Notes on a Writing Life / 47

Notes on a Writing Life 47
March 14 2023

Dear all,

Clearing out a closet – always a good activity for spring – I came upon some typed diaries I’d written in 1995/6 and abandoning my tidying efforts, sank back into reading what I had written then, very shortly after I first came to Key West. I found entries that surprised me: our memory of a time is sometimes very different from our immediate impression of that time. Key West has changed, I have changed. I was newly married, and now have been married nearly 30 years. There was nostalgia, yes, for people and times that have gone, and for a simpler, quieter, less frenetic life here.  I came to a run-down hippyish place at the end of the road, and now I live in a tourist town. Houses then were often unpainted, now they are tarted up and sold for millions. But the main impression I came away with (as I went back to tidying) was that memory changes things, just subtly but continuously. The written word seizes and fixes a time in a way that memory alone does not.

Working cover. Painting by Susan Sugar.

I’m also (synchronistically) awaiting the finished re-edition of my novel of that time, ‘Seas Outside The Reef’, a story of sailing, and Cuban refugees, and down-and-out people coming to town. It’s been beautifully designed by Kim Narenkivicius, with a painting by Susan Sugar for the cover. I’ve written a new introduction, and it will be available for pre-order any time soon.


My friend Marie-Claire Blais, whom I still miss on a daily basis, will have a plaque set upon her house in the Writers’ Compound on Windsor Lane, where John Hersey also once lived. A poem of hers will be set in the pavement there, I hear, and I want to include it here as it so clearly expresses her deep and humane self.  The photo of her – looking unusually severe – goes with it.

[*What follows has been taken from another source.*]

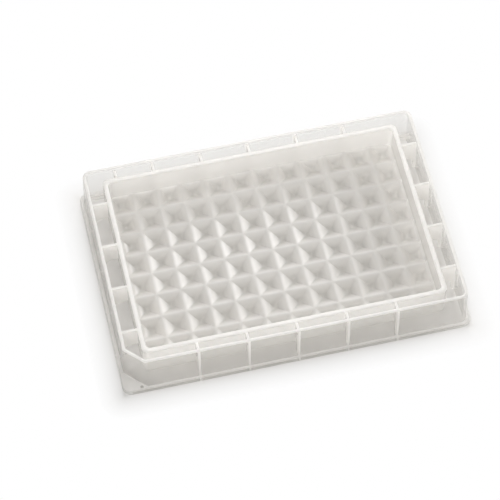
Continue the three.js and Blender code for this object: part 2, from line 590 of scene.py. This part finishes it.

Your most compelling purpose
must be to free the human in you.
Then you will understand
that others really exist.

Votre but le plus impérieux
doit être de libérer en vous
l’humain.
Ensuite vous comprendrez
que les autres existent
vraiment.

MARIE-CLAIRE BLAIS
1939-2021

The past is still with us in memory and in writing.  Our lost friends speak to us still. The characters I invented for ‘Seas…’ have come back to be with me as I work on the proofs. I’m happy that they will see the light of day again and maybe find new readers, visitors to that older Key West.